For the past couple of days, I’ve been a little up tight.. ever since Thursday to be precise. It’s already bad enough that I have been rushing to and fro all over the place for not just rehearsals and interview and in between meeting a possible client… There will be at least one minor thing which will just cause my days to go even more topsy turvy.
On Friday, I had met up with Colin (and i’m still sorrryyyyyyy) to rehearse our piece “A Late Lunch” (ALL) for the stage performance called “Crazy Little Thing Called Love” this coming September. The piece in general is about the relationship between a father and daughter… I’ll just end it at that.
The wonderful thing I love about the scripts i’m working with here, is that there is tons of layering for the characters. A few weeks back, i was just scraping the surface of the characters i had to play (as the rest of the gang i would gather). As the weeks progress though, we are getting deeper with the characters we need to empathise with.
The past few rehearsals, i usually choose not to draw much on emotional feelings cause well – i didn’t know if it would be a appropriate or not, or would it look too much or something – so i just ran through the lines, just trying to gather what i can most about the character. On Friday and even today (both Footstool Players rehearsal dates) I drew on a string which i didn’t want to bring out at first.

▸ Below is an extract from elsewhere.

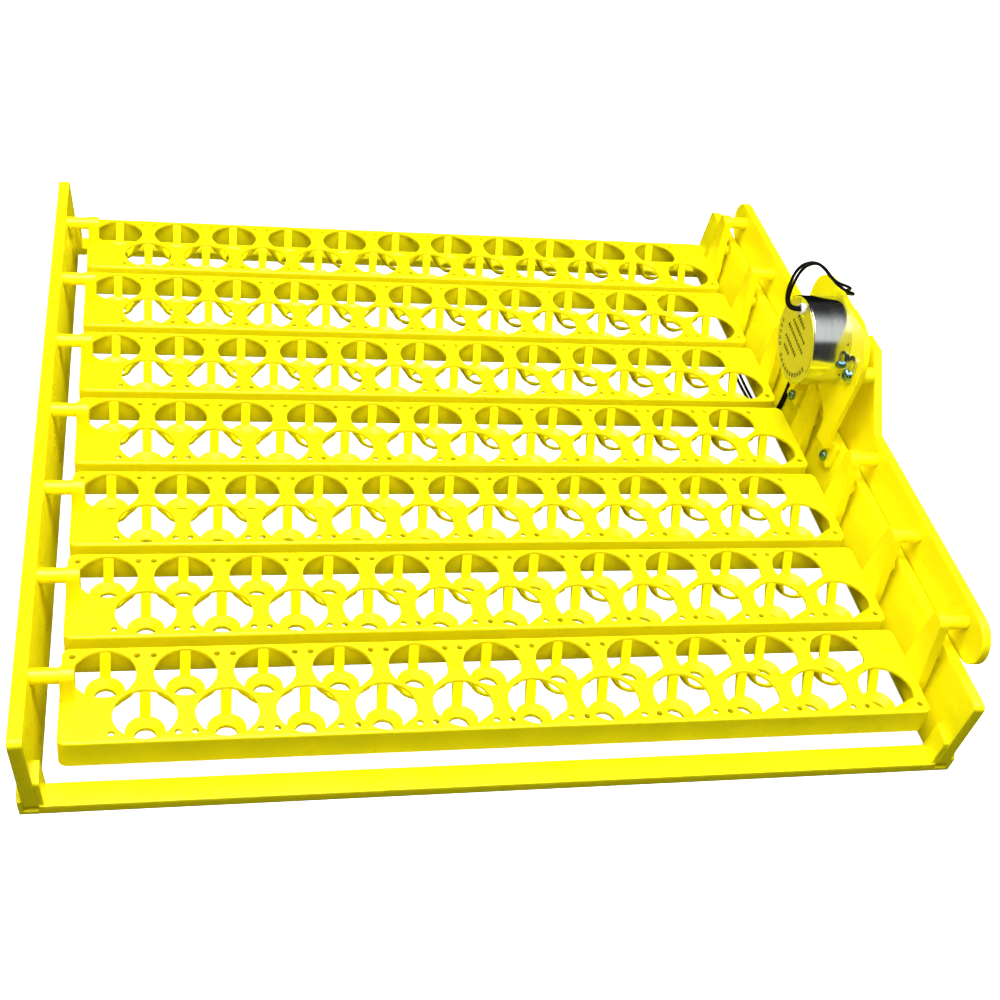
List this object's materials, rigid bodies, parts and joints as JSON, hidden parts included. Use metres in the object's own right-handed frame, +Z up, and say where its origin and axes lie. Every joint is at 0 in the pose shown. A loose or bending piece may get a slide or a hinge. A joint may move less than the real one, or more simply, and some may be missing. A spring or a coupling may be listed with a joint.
{
  "type": "automatic egg turner",
  "caption": "Motor-driven egg turner: a clip-together frame with rows of tilting racks of egg cups, linked by a slotted bar that a geared motor's crank rocks.",
  "frame": {"origin": "bottom centre of the turner, on the surface that it stands on", "axes": "+X to the right along the racks, towards the motor and the drive bar; +Y from front to back across the racks; +Z up"},
  "size_m": [0.4562, 0.456, 0.1505],
  "materials": {
    "rack_plastic": "glossy bright yellow moulded plastic",
    "frame_plastic": "glossy bright yellow moulded plastic",
    "crank_plastic": "glossy yellow moulded plastic",
    "motor_steel": "bright drawn steel",
    "label_foil": "satin pale gold foil",
    "zinc_screw": "zinc plated, bluish",
    "grommet_plastic": "white moulded plastic",
    "nylon": "natural nylon",
    "copper_winding": "enamelled copper wire",
    "ferrite": "dark ferrite",
    "shaft_steel": "ground steel",
    "lead_insulation": "black flexible insulation",
    "tinned_wire": "tinned copper strands"
  },
  "bodies": {
    "frame": {"left_side_plate": "frame_plastic", "right_side_plate": "frame_plastic", "front_beam": "frame_plastic", "rear_beam": "frame_plastic", "motor_bracket": "frame_plastic", "bracket_screws": "zinc_screw", "ear_screws": "zinc_screw", "motor_can": "motor_steel", "motor_end_plate": "motor_steel", "motor_label": "label_foil", "lead_grommet": "grommet_plastic", "coil_bobbin": "nylon", "stator_coil": "copper_winding", "rotor_magnet": "ferrite", "rotor_spindle": "shaft_steel", "gear_plate": "motor_steel", "reduction_gears": "nylon", "gear_posts": "shaft_steel", "front_lead": "lead_insulation", "rear_lead": "lead_insulation", "front_lead_tip": "tinned_wire", "rear_lead_tip": "tinned_wire"},
    "rack_1": {"egg_rack_1": "rack_plastic"},
    "rack_2": {"egg_rack_2": "rack_plastic"},
    "rack_3": {"egg_rack_3": "rack_plastic"},
    "rack_4": {"egg_rack_4": "rack_plastic"},
    "rack_5": {"egg_rack_5": "rack_plastic"},
    "rack_6": {"egg_rack_6": "rack_plastic"},
    "rack_7": {"egg_rack_7": "rack_plastic"},
    "drive_bar": {"drive_bar": "frame_plastic"},
    "crank": {"crank_disc": "crank_plastic", "crank_pin": "shaft_steel", "crank_screw": "zinc_screw", "output_shaft": "shaft_steel", "output_gear": "nylon"}
  },
  "joints": [
    {"name": "rack_1_tilt", "type": "hinge", "parent": "frame", "child": "rack_1", "pos_m": [0, -0.186, 0.042], "axis": [1, 0, 0], "range_deg": [-45, 45]},
    {"name": "rack_2_tilt", "type": "hinge", "parent": "frame", "child": "rack_2", "pos_m": [0, -0.124, 0.042], "axis": [1, 0, 0], "range_deg": [-45, 45]},
    {"name": "rack_3_tilt", "type": "hinge", "parent": "frame", "child": "rack_3", "pos_m": [0, -0.062, 0.042], "axis": [1, 0, 0], "range_deg": [-45, 45]},
    {"name": "rack_4_tilt", "type": "hinge", "parent": "frame", "child": "rack_4", "pos_m": [0, 0, 0.042], "axis": [1, 0, 0], "range_deg": [-45, 45]},
    {"name": "rack_5_tilt", "type": "hinge", "parent": "frame", "child": "rack_5", "pos_m": [0, 0.062, 0.042], "axis": [1, 0, 0], "range_deg": [-45, 45]},
    {"name": "rack_6_tilt", "type": "hinge", "parent": "frame", "child": "rack_6", "pos_m": [0, 0.124, 0.042], "axis": [1, 0, 0], "range_deg": [-45, 45]},
    {"name": "rack_7_tilt", "type": "hinge", "parent": "frame", "child": "rack_7", "pos_m": [0, 0.186, 0.042], "axis": [1, 0, 0], "range_deg": [-45, 45]},
    {"name": "bar_swing", "type": "hinge", "parent": "rack_1", "child": "drive_bar", "pos_m": [0.2257, -0.186, 0.0635], "axis": [1, 0, 0], "range_deg": [-45, 45]},
    {"name": "crank_turn", "type": "hinge", "parent": "frame", "child": "crank", "pos_m": [0.2142, 0, 0.0905], "axis": [1, 0, 0], "range_deg": [-90, 90]}
  ],
  "couplings": [
    {"joint": "rack_2_tilt", "follows": "rack_1_tilt", "ratio": 1},
    {"joint": "rack_3_tilt", "follows": "rack_1_tilt", "ratio": 1},
    {"joint": "rack_4_tilt", "follows": "rack_1_tilt", "ratio": 1},
    {"joint": "rack_5_tilt", "follows": "rack_1_tilt", "ratio": 1},
    {"joint": "rack_6_tilt", "follows": "rack_1_tilt", "ratio": 1},
    {"joint": "rack_7_tilt", "follows": "rack_1_tilt", "ratio": 1},
    {"joint": "bar_swing", "follows": "rack_1_tilt", "ratio": -1},
    {"joint": "crank_turn", "follows": "rack_1_tilt", "ratio": -2}
  ]
}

The piece ALL ended up with me breaking down – just enough for my character. What i was quite surprised with was when i just allow the emotions to come out, i got a better understanding of the character. Usually when we rehearse, Colin will ask whether i have any new thoughts on my character.. Most of the time I have answered no, nothing new to me yet… However, unearthing the feelings, brought a new sense of ‘aha’, like why is my character saying this and it gives a better thought process as well. Personally… i didn’t want to get in touch with emotions just yet…. i know i can but, just my worry that one i may get depressed about it or two.. i will lose the emotion later on. Cause hey! Bare in mind we have to do this continuously for a few nights. Wahhhh cham laaa. lol.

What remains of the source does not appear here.